Task prompt -
Return all of the lines below exactly as they are.
-- START --
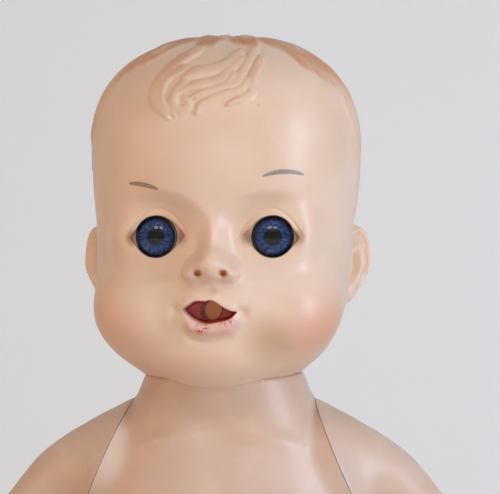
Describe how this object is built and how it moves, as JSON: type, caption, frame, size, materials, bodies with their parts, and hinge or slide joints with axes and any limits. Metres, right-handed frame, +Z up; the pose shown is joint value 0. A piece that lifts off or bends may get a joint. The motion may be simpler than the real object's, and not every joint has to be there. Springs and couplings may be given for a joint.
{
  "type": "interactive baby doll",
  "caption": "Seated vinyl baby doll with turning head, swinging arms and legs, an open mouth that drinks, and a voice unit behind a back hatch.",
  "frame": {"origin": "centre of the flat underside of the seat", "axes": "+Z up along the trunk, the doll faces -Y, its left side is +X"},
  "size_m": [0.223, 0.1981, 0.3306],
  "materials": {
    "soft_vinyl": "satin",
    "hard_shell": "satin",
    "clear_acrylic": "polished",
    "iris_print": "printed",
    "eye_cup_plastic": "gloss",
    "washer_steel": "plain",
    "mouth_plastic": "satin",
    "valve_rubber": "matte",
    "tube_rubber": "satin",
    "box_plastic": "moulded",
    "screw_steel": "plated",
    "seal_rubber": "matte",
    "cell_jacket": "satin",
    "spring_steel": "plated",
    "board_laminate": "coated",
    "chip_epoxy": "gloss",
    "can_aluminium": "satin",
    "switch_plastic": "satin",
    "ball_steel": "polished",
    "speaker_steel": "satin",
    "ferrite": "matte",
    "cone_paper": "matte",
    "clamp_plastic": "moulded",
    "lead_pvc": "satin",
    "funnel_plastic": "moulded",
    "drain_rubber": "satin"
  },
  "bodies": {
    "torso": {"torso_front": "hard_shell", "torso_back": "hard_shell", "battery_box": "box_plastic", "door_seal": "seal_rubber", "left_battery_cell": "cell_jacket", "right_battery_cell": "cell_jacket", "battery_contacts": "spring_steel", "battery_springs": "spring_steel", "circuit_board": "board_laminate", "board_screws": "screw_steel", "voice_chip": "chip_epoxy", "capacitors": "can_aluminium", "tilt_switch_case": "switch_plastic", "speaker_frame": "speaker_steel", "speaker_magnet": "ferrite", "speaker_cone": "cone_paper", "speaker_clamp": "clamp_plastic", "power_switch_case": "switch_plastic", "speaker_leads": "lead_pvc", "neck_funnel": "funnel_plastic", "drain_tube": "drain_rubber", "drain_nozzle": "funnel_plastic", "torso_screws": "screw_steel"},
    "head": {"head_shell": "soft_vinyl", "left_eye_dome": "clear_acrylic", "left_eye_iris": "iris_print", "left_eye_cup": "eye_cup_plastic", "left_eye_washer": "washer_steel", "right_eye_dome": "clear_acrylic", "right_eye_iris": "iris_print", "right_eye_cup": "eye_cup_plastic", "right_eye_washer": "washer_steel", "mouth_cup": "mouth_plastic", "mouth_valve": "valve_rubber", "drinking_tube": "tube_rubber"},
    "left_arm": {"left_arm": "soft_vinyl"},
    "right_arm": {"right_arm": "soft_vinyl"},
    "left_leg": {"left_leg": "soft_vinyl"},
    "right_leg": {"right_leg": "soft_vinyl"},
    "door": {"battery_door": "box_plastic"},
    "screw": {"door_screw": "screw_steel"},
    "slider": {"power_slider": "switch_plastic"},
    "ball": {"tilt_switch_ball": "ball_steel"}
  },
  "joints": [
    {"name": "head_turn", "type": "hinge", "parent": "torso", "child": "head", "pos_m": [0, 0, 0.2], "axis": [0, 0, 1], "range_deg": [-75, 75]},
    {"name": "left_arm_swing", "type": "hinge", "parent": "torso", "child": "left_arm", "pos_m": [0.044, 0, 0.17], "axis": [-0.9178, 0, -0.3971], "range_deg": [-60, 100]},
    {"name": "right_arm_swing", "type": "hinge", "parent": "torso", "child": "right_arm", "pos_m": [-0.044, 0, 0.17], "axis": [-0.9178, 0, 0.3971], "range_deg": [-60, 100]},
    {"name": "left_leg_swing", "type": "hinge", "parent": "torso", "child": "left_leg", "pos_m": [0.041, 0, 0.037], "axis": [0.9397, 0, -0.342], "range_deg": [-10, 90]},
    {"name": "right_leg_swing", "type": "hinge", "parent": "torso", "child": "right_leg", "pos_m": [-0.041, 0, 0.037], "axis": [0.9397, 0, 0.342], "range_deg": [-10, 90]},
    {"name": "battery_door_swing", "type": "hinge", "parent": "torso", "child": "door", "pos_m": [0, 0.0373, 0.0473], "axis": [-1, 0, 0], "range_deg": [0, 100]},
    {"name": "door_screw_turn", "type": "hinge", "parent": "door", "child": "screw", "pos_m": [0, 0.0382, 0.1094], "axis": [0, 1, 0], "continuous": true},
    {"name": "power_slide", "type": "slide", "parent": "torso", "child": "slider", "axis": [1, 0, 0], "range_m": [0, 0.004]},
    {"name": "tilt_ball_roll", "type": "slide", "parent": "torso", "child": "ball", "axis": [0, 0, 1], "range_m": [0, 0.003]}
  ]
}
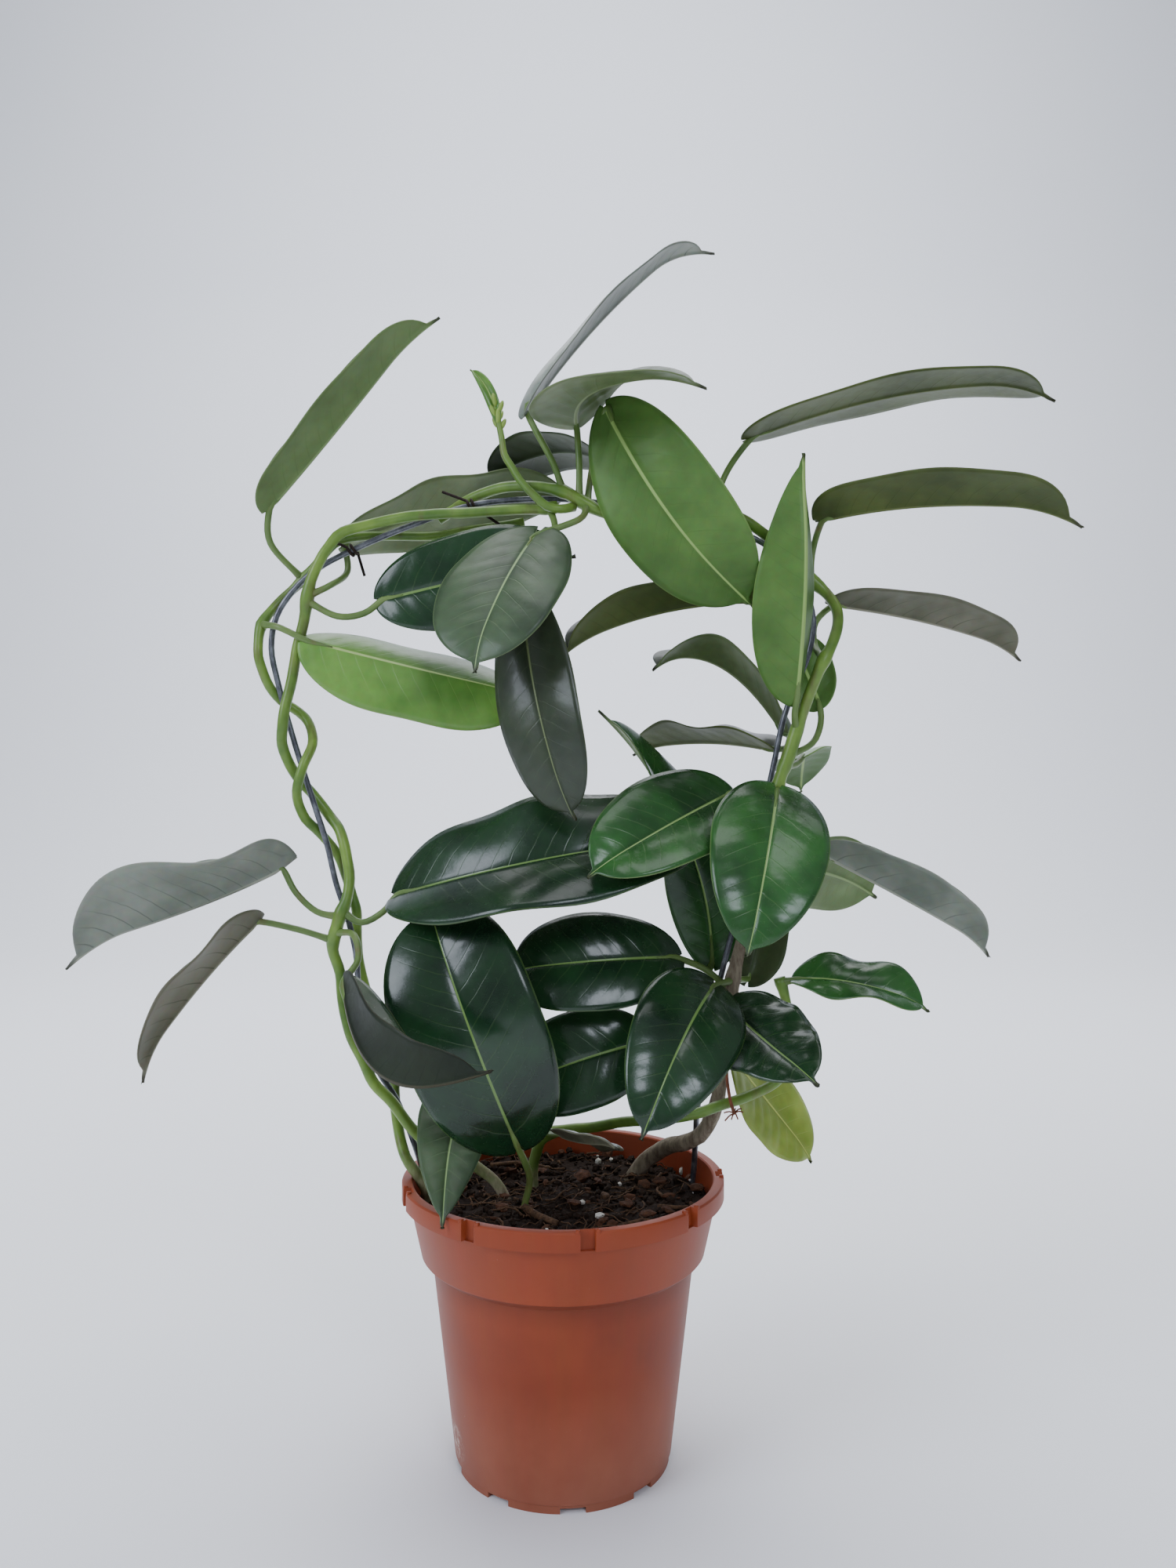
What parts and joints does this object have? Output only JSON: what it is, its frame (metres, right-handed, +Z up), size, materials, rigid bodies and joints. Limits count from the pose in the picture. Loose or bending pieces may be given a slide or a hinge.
-- END --
Response to this task -
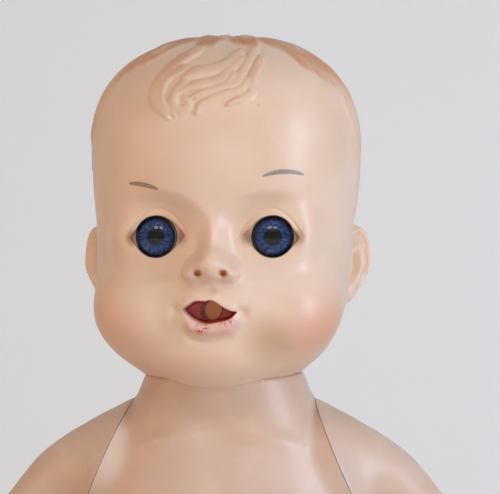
Describe how this object is built and how it moves, as JSON: type, caption, frame, size, materials, bodies with their parts, and hinge or slide joints with axes and any limits. Metres, right-handed frame, +Z up; the pose shown is joint value 0. A piece that lifts off or bends may get a joint. The motion may be simpler than the real object's, and not every joint has to be there. Springs and couplings may be given for a joint.
{
  "type": "interactive baby doll",
  "caption": "Seated vinyl baby doll with turning head, swinging arms and legs, an open mouth that drinks, and a voice unit behind a back hatch.",
  "frame": {"origin": "centre of the flat underside of the seat", "axes": "+Z up along the trunk, the doll faces -Y, its left side is +X"},
  "size_m": [0.223, 0.1981, 0.3306],
  "materials": {
    "soft_vinyl": "satin",
    "hard_shell": "satin",
    "clear_acrylic": "polished",
    "iris_print": "printed",
    "eye_cup_plastic": "gloss",
    "washer_steel": "plain",
    "mouth_plastic": "satin",
    "valve_rubber": "matte",
    "tube_rubber": "satin",
    "box_plastic": "moulded",
    "screw_steel": "plated",
    "seal_rubber": "matte",
    "cell_jacket": "satin",
    "spring_steel": "plated",
    "board_laminate": "coated",
    "chip_epoxy": "gloss",
    "can_aluminium": "satin",
    "switch_plastic": "satin",
    "ball_steel": "polished",
    "speaker_steel": "satin",
    "ferrite": "matte",
    "cone_paper": "matte",
    "clamp_plastic": "moulded",
    "lead_pvc": "satin",
    "funnel_plastic": "moulded",
    "drain_rubber": "satin"
  },
  "bodies": {
    "torso": {"torso_front": "hard_shell", "torso_back": "hard_shell", "battery_box": "box_plastic", "door_seal": "seal_rubber", "left_battery_cell": "cell_jacket", "right_battery_cell": "cell_jacket", "battery_contacts": "spring_steel", "battery_springs": "spring_steel", "circuit_board": "board_laminate", "board_screws": "screw_steel", "voice_chip": "chip_epoxy", "capacitors": "can_aluminium", "tilt_switch_case": "switch_plastic", "speaker_frame": "speaker_steel", "speaker_magnet": "ferrite", "speaker_cone": "cone_paper", "speaker_clamp": "clamp_plastic", "power_switch_case": "switch_plastic", "speaker_leads": "lead_pvc", "neck_funnel": "funnel_plastic", "drain_tube": "drain_rubber", "drain_nozzle": "funnel_plastic", "torso_screws": "screw_steel"},
    "head": {"head_shell": "soft_vinyl", "left_eye_dome": "clear_acrylic", "left_eye_iris": "iris_print", "left_eye_cup": "eye_cup_plastic", "left_eye_washer": "washer_steel", "right_eye_dome": "clear_acrylic", "right_eye_iris": "iris_print", "right_eye_cup": "eye_cup_plastic", "right_eye_washer": "washer_steel", "mouth_cup": "mouth_plastic", "mouth_valve": "valve_rubber", "drinking_tube": "tube_rubber"},
    "left_arm": {"left_arm": "soft_vinyl"},
    "right_arm": {"right_arm": "soft_vinyl"},
    "left_leg": {"left_leg": "soft_vinyl"},
    "right_leg": {"right_leg": "soft_vinyl"},
    "door": {"battery_door": "box_plastic"},
    "screw": {"door_screw": "screw_steel"},
    "slider": {"power_slider": "switch_plastic"},
    "ball": {"tilt_switch_ball": "ball_steel"}
  },
  "joints": [
    {"name": "head_turn", "type": "hinge", "parent": "torso", "child": "head", "pos_m": [0, 0, 0.2], "axis": [0, 0, 1], "range_deg": [-75, 75]},
    {"name": "left_arm_swing", "type": "hinge", "parent": "torso", "child": "left_arm", "pos_m": [0.044, 0, 0.17], "axis": [-0.9178, 0, -0.3971], "range_deg": [-60, 100]},
    {"name": "right_arm_swing", "type": "hinge", "parent": "torso", "child": "right_arm", "pos_m": [-0.044, 0, 0.17], "axis": [-0.9178, 0, 0.3971], "range_deg": [-60, 100]},
    {"name": "left_leg_swing", "type": "hinge", "parent": "torso", "child": "left_leg", "pos_m": [0.041, 0, 0.037], "axis": [0.9397, 0, -0.342], "range_deg": [-10, 90]},
    {"name": "right_leg_swing", "type": "hinge", "parent": "torso", "child": "right_leg", "pos_m": [-0.041, 0, 0.037], "axis": [0.9397, 0, 0.342], "range_deg": [-10, 90]},
    {"name": "battery_door_swing", "type": "hinge", "parent": "torso", "child": "door", "pos_m": [0, 0.0373, 0.0473], "axis": [-1, 0, 0], "range_deg": [0, 100]},
    {"name": "door_screw_turn", "type": "hinge", "parent": "door", "child": "screw", "pos_m": [0, 0.0382, 0.1094], "axis": [0, 1, 0], "continuous": true},
    {"name": "power_slide", "type": "slide", "parent": "torso", "child": "slider", "axis": [1, 0, 0], "range_m": [0, 0.004]},
    {"name": "tilt_ball_roll", "type": "slide", "parent": "torso", "child": "ball", "axis": [0, 0, 1], "range_m": [0, 0.003]}
  ]
}
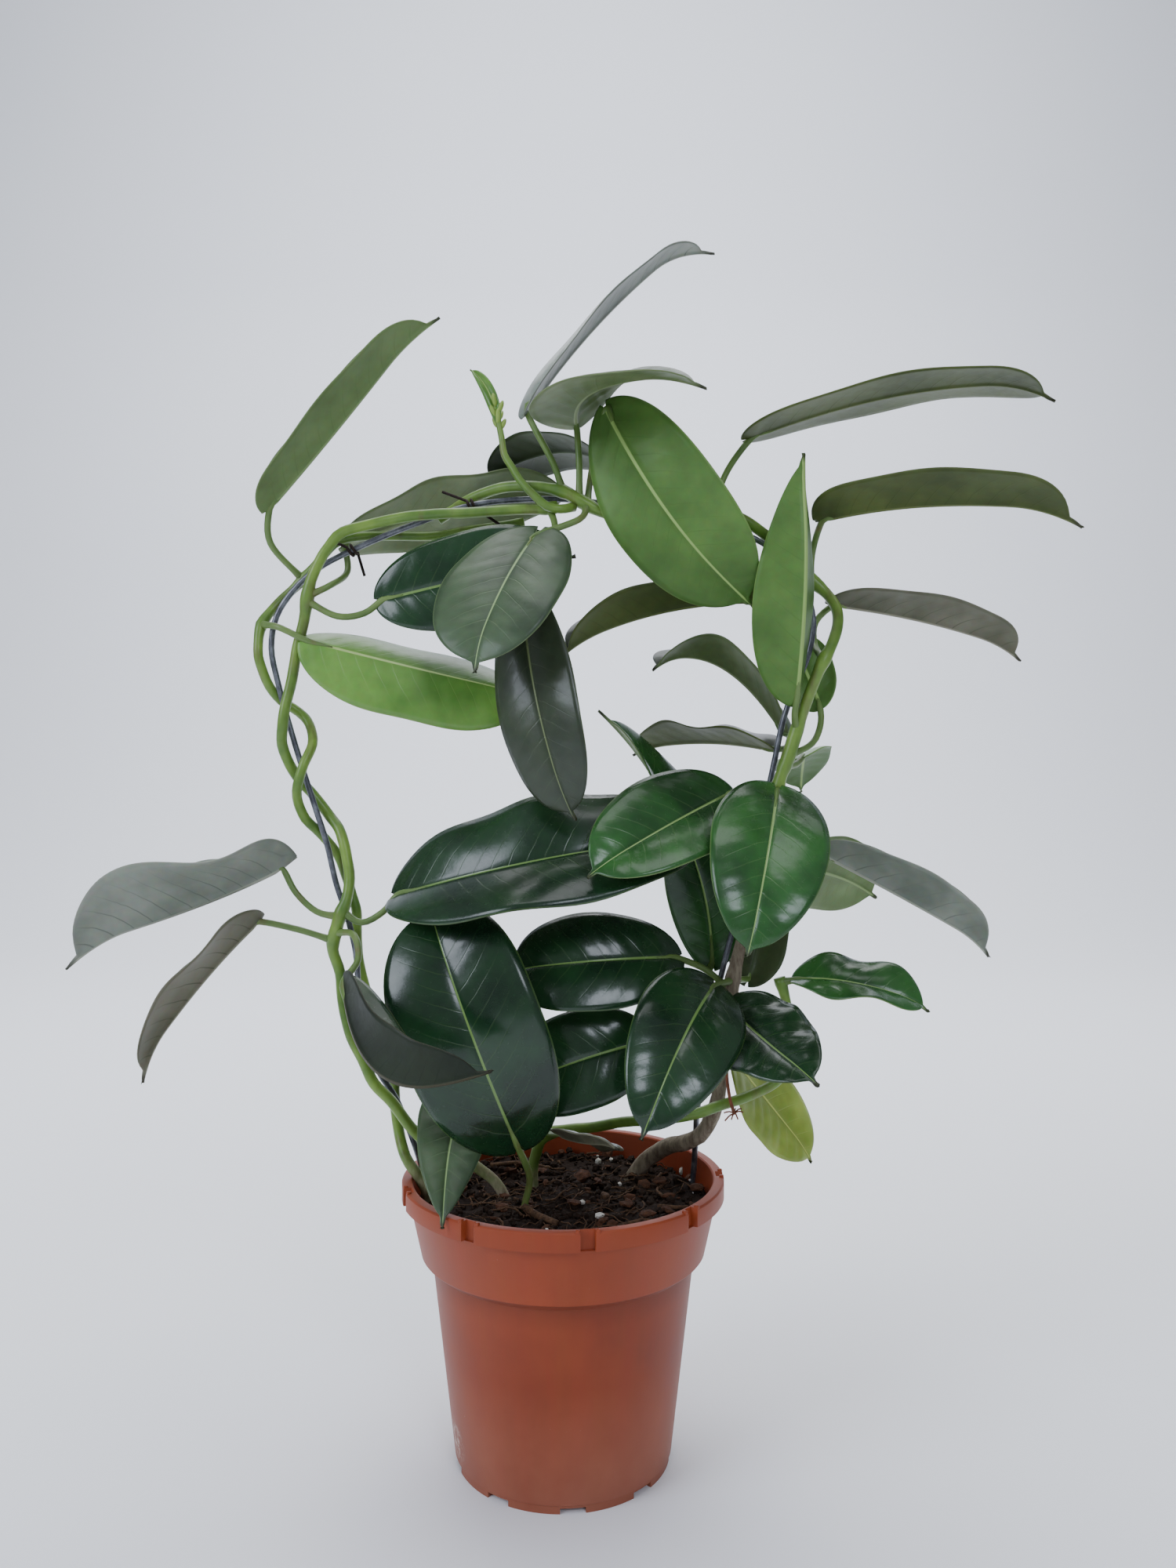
What parts and joints does this object have? Output only JSON: what it is, its frame (metres, right-handed, +Z up), size, materials, rigid bodies and joints. Limits count from the pose in the picture. Loose or bending pieces may be given a slide or a hinge.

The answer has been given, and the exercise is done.